[Stated problem] Repeat the line that contains "base_tube();", the line that contains "obj.data.transform(world)", and all lines between them, exactly and with no other lines.
** start **
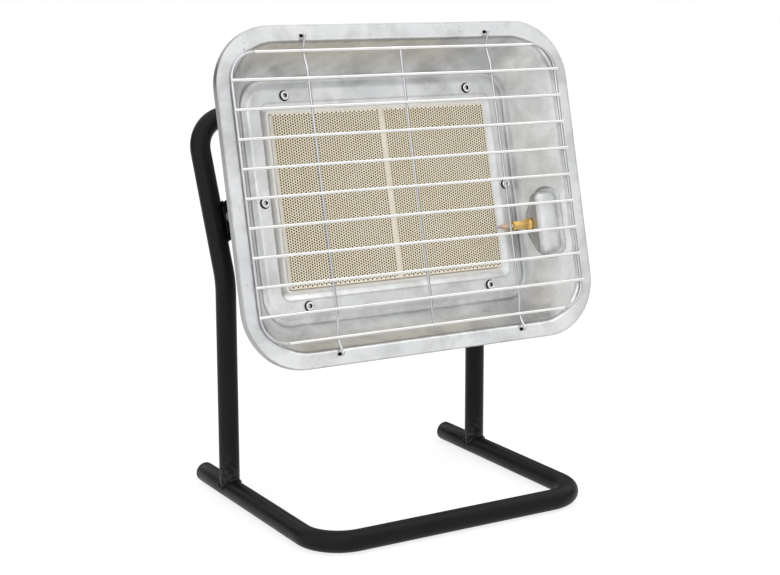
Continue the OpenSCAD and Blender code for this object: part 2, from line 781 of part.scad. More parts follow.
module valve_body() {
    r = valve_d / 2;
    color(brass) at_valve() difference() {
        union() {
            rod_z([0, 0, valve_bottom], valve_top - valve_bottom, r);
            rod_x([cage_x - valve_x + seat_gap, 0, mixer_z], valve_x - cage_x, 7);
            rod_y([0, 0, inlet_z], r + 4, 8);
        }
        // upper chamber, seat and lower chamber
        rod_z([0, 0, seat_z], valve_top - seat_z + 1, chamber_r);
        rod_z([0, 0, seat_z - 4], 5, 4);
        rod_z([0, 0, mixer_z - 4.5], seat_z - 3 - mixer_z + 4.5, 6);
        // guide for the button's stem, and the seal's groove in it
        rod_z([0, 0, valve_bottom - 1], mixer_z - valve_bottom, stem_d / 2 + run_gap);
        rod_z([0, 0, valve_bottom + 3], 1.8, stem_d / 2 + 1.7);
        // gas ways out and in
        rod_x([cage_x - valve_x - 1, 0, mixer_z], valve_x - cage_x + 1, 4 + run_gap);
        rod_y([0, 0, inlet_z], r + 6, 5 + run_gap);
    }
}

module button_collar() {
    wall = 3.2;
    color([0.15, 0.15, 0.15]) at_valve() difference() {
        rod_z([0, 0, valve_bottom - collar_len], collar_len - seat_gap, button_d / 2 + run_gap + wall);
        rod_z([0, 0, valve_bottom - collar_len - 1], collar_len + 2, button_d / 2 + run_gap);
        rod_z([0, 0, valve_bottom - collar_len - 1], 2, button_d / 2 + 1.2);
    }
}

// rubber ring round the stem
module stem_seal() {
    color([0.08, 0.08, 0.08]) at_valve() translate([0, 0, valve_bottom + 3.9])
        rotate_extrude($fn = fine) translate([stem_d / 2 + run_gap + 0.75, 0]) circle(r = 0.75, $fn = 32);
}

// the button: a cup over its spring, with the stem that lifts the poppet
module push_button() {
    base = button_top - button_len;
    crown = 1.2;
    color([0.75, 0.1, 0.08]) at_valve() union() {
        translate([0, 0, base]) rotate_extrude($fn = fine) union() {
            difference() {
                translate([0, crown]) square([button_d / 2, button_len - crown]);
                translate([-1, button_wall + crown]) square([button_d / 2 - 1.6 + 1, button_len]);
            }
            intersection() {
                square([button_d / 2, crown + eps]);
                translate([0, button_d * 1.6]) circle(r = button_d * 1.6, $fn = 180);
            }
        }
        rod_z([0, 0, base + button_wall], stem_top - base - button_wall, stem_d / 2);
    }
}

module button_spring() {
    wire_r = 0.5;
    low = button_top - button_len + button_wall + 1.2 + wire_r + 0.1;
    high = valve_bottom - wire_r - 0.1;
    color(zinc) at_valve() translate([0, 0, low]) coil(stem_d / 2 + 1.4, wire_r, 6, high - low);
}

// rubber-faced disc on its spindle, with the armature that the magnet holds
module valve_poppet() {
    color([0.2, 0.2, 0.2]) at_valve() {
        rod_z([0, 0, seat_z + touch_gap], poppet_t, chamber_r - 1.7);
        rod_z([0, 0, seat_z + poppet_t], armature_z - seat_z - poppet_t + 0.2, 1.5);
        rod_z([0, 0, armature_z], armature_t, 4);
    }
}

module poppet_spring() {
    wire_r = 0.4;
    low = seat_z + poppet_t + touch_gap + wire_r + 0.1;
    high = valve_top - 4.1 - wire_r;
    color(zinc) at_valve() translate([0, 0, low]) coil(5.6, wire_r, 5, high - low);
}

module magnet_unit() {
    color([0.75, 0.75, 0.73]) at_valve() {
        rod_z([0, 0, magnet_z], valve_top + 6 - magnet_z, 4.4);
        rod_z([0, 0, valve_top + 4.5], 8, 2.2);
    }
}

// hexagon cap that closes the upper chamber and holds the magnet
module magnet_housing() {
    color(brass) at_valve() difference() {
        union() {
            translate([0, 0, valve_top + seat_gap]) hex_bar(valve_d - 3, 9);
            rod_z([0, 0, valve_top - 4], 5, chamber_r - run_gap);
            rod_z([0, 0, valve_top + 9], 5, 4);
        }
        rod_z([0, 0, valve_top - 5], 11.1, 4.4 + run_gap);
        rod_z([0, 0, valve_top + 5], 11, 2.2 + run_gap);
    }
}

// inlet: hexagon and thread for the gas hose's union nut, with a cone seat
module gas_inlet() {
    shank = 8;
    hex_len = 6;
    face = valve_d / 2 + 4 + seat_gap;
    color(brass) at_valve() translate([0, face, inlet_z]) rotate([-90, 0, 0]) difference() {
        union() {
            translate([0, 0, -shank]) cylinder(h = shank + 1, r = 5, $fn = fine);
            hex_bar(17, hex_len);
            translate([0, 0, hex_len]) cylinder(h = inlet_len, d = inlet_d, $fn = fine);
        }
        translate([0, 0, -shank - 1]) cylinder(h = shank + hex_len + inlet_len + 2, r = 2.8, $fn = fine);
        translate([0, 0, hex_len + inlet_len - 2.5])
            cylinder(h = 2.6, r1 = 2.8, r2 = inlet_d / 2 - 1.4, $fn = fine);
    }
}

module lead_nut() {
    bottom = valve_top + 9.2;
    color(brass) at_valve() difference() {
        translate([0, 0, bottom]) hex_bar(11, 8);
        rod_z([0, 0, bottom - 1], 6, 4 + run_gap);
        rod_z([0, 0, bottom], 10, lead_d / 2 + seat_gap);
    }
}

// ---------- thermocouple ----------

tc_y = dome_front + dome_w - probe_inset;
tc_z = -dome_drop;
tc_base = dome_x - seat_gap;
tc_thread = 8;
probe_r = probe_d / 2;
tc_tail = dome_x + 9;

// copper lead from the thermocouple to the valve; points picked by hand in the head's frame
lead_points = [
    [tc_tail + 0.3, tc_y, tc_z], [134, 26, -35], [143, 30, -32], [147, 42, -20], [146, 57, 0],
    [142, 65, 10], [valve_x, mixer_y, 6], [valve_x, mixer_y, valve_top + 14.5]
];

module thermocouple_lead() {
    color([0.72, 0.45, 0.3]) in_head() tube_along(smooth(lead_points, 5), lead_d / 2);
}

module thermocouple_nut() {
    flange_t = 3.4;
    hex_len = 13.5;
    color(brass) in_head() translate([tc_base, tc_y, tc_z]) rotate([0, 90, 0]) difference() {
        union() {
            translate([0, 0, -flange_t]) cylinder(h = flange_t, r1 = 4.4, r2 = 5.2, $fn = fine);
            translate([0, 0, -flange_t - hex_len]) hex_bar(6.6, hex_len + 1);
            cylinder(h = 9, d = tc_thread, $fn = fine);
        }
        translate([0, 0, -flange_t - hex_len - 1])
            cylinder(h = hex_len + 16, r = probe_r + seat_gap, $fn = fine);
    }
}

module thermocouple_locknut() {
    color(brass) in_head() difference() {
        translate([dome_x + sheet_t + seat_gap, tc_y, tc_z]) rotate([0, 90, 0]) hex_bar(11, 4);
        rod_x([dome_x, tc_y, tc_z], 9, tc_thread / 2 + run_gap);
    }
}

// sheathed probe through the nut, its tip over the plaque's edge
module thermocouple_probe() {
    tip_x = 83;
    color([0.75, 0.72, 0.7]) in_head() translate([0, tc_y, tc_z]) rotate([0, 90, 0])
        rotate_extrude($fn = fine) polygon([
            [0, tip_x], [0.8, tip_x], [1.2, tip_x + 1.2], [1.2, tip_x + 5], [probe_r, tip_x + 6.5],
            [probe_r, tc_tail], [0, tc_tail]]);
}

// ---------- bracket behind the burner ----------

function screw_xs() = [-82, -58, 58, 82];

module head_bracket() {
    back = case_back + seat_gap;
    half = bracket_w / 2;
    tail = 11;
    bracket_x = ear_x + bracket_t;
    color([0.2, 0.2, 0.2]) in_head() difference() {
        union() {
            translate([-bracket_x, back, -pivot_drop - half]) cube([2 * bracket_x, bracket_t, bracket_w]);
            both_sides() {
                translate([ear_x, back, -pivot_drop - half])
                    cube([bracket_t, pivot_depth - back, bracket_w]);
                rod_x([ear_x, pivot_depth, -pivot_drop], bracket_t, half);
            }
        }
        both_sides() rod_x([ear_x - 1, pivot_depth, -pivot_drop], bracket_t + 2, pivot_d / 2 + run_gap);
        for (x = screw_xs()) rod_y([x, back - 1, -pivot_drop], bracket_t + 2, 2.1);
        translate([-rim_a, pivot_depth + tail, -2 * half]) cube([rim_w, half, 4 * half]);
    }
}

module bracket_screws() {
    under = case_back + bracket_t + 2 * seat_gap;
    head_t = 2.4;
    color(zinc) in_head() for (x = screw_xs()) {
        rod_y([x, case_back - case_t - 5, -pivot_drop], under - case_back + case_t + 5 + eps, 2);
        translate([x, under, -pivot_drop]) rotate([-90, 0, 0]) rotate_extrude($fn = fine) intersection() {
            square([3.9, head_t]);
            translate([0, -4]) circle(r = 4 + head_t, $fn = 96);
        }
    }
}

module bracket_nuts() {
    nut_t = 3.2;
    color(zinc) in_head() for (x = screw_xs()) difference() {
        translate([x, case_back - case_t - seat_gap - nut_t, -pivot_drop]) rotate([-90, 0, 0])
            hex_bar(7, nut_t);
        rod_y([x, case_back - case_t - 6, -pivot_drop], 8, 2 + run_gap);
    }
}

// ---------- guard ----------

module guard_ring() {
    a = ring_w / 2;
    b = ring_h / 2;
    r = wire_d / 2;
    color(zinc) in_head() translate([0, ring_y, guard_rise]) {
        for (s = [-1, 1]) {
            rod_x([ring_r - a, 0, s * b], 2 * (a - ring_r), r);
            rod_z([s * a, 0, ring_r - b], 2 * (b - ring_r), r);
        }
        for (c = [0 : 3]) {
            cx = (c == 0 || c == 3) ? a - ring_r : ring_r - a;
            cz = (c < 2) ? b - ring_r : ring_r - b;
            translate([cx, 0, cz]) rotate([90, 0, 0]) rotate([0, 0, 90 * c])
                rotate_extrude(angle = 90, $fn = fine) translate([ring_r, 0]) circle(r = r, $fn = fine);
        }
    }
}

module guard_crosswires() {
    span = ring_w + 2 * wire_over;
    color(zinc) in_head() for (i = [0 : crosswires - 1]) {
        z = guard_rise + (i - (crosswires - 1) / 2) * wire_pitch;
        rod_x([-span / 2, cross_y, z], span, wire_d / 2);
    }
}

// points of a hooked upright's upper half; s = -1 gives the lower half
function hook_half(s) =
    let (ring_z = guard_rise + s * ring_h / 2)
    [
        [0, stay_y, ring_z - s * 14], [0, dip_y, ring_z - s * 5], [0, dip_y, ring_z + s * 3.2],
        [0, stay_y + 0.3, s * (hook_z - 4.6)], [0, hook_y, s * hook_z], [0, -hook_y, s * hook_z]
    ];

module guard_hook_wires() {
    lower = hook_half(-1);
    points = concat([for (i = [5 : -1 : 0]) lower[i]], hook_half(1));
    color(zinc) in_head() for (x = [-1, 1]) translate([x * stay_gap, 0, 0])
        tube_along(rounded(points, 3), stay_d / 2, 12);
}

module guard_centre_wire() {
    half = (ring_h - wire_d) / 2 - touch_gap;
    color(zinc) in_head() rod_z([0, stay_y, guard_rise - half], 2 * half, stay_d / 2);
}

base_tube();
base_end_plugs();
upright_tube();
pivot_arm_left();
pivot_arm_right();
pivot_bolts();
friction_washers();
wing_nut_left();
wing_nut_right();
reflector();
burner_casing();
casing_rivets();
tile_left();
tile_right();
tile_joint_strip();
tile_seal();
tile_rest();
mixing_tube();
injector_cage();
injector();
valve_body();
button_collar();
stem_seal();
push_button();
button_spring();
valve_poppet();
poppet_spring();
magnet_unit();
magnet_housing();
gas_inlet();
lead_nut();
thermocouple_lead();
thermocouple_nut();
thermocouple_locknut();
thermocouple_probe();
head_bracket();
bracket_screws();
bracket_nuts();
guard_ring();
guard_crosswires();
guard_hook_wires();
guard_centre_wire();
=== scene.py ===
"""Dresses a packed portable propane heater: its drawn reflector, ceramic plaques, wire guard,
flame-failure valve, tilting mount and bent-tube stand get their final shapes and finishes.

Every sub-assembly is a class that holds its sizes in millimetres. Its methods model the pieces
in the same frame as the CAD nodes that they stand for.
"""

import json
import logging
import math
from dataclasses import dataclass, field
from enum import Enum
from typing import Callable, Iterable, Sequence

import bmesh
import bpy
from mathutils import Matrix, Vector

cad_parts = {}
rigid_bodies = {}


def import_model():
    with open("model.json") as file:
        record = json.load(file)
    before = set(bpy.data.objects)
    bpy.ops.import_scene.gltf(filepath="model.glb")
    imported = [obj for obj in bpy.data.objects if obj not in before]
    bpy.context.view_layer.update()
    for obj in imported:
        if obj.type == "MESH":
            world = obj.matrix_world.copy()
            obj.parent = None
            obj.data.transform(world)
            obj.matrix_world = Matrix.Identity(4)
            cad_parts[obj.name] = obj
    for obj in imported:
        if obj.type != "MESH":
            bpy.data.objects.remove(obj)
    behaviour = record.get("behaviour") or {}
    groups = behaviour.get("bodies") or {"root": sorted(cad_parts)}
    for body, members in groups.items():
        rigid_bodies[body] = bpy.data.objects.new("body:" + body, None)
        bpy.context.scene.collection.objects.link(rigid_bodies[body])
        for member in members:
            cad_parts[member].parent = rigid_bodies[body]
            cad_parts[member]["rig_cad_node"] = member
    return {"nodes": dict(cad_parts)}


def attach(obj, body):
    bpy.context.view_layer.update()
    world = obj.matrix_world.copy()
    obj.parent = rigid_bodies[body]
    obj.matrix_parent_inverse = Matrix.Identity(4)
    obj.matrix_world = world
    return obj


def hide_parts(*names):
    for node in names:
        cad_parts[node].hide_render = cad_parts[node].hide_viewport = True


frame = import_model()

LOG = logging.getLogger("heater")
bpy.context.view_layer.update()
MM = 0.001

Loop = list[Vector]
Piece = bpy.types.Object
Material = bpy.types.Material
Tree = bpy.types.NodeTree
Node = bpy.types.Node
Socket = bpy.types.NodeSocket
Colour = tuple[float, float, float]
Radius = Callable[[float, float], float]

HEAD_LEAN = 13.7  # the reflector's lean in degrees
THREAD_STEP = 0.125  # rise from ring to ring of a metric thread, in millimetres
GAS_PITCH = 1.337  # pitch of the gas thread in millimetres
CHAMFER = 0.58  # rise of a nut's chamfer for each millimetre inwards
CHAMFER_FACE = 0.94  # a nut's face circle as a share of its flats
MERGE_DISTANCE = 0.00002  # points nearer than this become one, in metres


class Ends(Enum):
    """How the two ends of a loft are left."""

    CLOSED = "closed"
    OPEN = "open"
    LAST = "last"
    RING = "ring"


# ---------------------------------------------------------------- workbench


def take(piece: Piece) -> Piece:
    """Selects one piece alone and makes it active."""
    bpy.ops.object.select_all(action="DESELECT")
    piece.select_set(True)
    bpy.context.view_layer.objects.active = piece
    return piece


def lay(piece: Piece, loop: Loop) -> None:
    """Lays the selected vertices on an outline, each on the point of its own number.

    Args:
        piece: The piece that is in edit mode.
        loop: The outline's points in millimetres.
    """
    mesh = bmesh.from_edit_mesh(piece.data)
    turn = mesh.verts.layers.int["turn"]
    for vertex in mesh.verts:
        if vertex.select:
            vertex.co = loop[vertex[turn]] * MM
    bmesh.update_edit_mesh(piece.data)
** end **
[Solution to this task]
base_tube();
base_end_plugs();
upright_tube();
pivot_arm_left();
pivot_arm_right();
pivot_bolts();
friction_washers();
wing_nut_left();
wing_nut_right();
reflector();
burner_casing();
casing_rivets();
tile_left();
tile_right();
tile_joint_strip();
tile_seal();
tile_rest();
mixing_tube();
injector_cage();
injector();
valve_body();
button_collar();
stem_seal();
push_button();
button_spring();
valve_poppet();
poppet_spring();
magnet_unit();
magnet_housing();
gas_inlet();
lead_nut();
thermocouple_lead();
thermocouple_nut();
thermocouple_locknut();
thermocouple_probe();
head_bracket();
bracket_screws();
bracket_nuts();
guard_ring();
guard_crosswires();
guard_hook_wires();
guard_centre_wire();
=== scene.py ===
"""Dresses a packed portable propane heater: its drawn reflector, ceramic plaques, wire guard,
flame-failure valve, tilting mount and bent-tube stand get their final shapes and finishes.

Every sub-assembly is a class that holds its sizes in millimetres. Its methods model the pieces
in the same frame as the CAD nodes that they stand for.
"""

import json
import logging
import math
from dataclasses import dataclass, field
from enum import Enum
from typing import Callable, Iterable, Sequence

import bmesh
import bpy
from mathutils import Matrix, Vector

cad_parts = {}
rigid_bodies = {}


def import_model():
    with open("model.json") as file:
        record = json.load(file)
    before = set(bpy.data.objects)
    bpy.ops.import_scene.gltf(filepath="model.glb")
    imported = [obj for obj in bpy.data.objects if obj not in before]
    bpy.context.view_layer.update()
    for obj in imported:
        if obj.type == "MESH":
            world = obj.matrix_world.copy()
            obj.parent = None
            obj.data.transform(world)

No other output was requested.